There is a simple shortcut to understanding the performance of searching and sorting algorithms, if that is what you're looking for.
First, sorting is basically repeated search. For each of N items, you are searching for where to insert it in the list, and then inserting it, so it takes N times the big-O of the search procedure.
To understand big-O of search, a simple way is to think of it as a series of decisions (usually binary) with a certain probability of taking each branch.
Suppose your table has N = 1024 entries. That means it takes 10 bits to index the table, because log(1024) = 10 (base 2). Searching is a process of learning those 10 bits.
If a decision point has roughly equal probability of going either way, then it has an entropy of -0.5 log(0.5) - 0.5 log(0.5) (base 2) which is 1 bit, so it learns 1 bit of information on each decision. Voila! It takes roughly 10 decisions, or log(N). So the sorting is O(N log(N)). All the NlogN sorting algorithms are based on binary decisions having roughly equally likely outcomes.

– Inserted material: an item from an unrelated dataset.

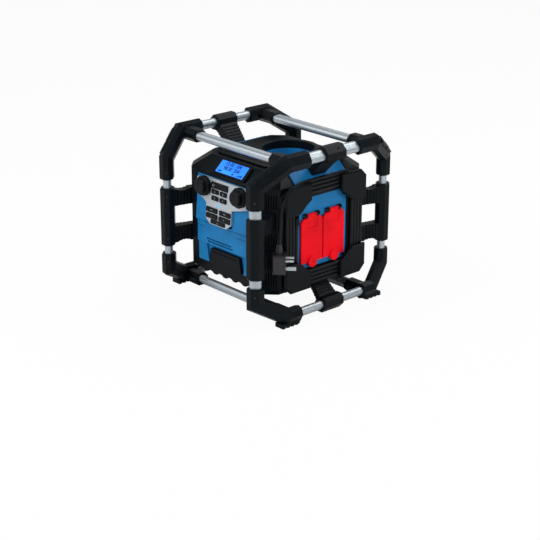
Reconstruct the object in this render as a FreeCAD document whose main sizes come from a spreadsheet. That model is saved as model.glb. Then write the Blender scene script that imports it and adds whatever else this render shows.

Suppose you are doing linear search (as in bubble sort). On the first decision, the chance of being right is 1/1024 vs 1023/1024. The entropy is 1/1024 * log(1024/1) + 1023/1024 * log(1024/1023) or roughly 10/1024 + 0 (i.e. about .01). So on the first decision you only learn about .01 bit because the outcomes are so skewed. That is why linear search is inefficient. It takes on the order of N operations, so sorting takes O(N*N).
(Aside: linear search is actually exponential. If you define the information content of a problem as n = log(N), then linear search takes O(2^n) steps. That's why things like unguided game-tree search are exponential in number of moves.)
On the other hand, suppose rather than making binary decisions, you are indexing. You take some or all of the bits of the word that you're looking for, and use them as an index into an array, where you've pre-stored answers. If that indexing operation has 1024 equally likely outcomes, then it learns 10 bits, so it only takes roughly 1 operation to get the answer. That is the basic idea behind hash coding. If your hash function happens to perserve order, it can be used to make an O(N) sorting algorithm.
There are fancy ways to analyze algorithms, and maybe that's what you need, but looking at them as learning bits of information serves 99% of my needs.